▸ **WHAT TO DO**
Everything from the first line down to the line containing "const PAD_THICK = 9;" should be reproduced exactly; please include nothing else.

▸ **DATASET SECTION**

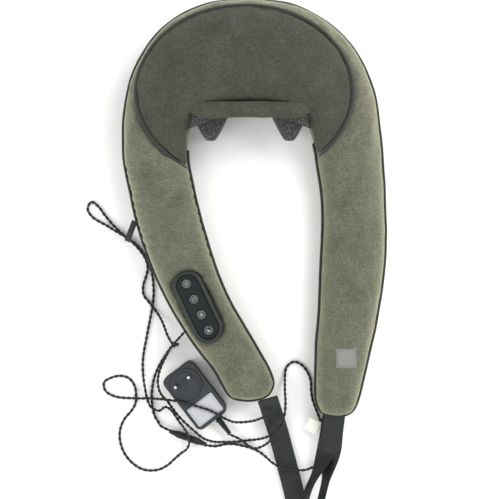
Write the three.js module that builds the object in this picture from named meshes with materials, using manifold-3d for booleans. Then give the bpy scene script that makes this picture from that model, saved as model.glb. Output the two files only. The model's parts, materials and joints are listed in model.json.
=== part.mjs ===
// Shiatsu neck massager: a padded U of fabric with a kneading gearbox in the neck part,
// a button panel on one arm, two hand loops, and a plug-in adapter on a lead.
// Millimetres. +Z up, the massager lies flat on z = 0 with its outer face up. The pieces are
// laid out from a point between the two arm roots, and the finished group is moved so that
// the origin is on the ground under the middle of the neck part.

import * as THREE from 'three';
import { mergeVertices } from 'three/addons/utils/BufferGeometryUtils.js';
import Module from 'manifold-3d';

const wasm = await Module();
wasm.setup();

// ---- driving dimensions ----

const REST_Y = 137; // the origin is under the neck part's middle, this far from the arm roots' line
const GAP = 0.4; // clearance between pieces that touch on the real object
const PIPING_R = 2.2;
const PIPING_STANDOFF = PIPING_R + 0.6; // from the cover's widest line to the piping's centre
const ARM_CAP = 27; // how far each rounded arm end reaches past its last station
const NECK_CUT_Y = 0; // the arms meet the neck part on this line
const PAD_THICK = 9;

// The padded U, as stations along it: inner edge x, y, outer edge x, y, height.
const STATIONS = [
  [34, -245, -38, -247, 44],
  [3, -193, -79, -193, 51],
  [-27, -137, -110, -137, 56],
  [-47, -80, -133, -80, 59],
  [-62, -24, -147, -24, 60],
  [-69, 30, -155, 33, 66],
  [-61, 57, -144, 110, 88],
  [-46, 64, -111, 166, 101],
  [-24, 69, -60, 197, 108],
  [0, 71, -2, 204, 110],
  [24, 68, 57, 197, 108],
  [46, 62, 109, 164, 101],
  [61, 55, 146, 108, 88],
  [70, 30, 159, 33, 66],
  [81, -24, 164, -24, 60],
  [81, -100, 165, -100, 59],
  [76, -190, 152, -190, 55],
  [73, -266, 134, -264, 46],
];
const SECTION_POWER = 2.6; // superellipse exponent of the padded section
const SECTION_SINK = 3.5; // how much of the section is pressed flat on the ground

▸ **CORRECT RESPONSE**
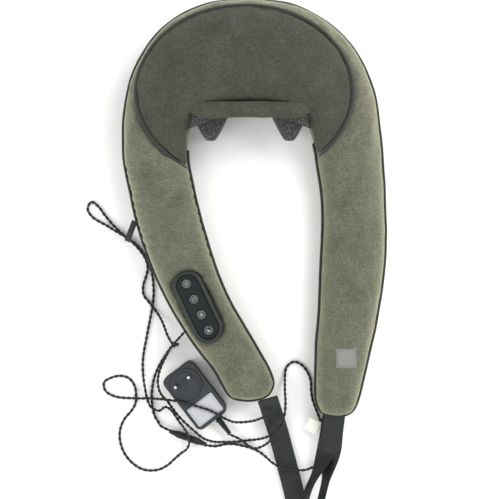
Write the three.js module that builds the object in this picture from named meshes with materials, using manifold-3d for booleans. Then give the bpy scene script that makes this picture from that model, saved as model.glb. Output the two files only. The model's parts, materials and joints are listed in model.json.
=== part.mjs ===
// Shiatsu neck massager: a padded U of fabric with a kneading gearbox in the neck part,
// a button panel on one arm, two hand loops, and a plug-in adapter on a lead.
// Millimetres. +Z up, the massager lies flat on z = 0 with its outer face up. The pieces are
// laid out from a point between the two arm roots, and the finished group is moved so that
// the origin is on the ground under the middle of the neck part.

import * as THREE from 'three';
import { mergeVertices } from 'three/addons/utils/BufferGeometryUtils.js';
import Module from 'manifold-3d';

const wasm = await Module();
wasm.setup();

// ---- driving dimensions ----

const REST_Y = 137; // the origin is under the neck part's middle, this far from the arm roots' line
const GAP = 0.4; // clearance between pieces that touch on the real object
const PIPING_R = 2.2;
const PIPING_STANDOFF = PIPING_R + 0.6; // from the cover's widest line to the piping's centre
const ARM_CAP = 27; // how far each rounded arm end reaches past its last station
const NECK_CUT_Y = 0; // the arms meet the neck part on this line
const PAD_THICK = 9;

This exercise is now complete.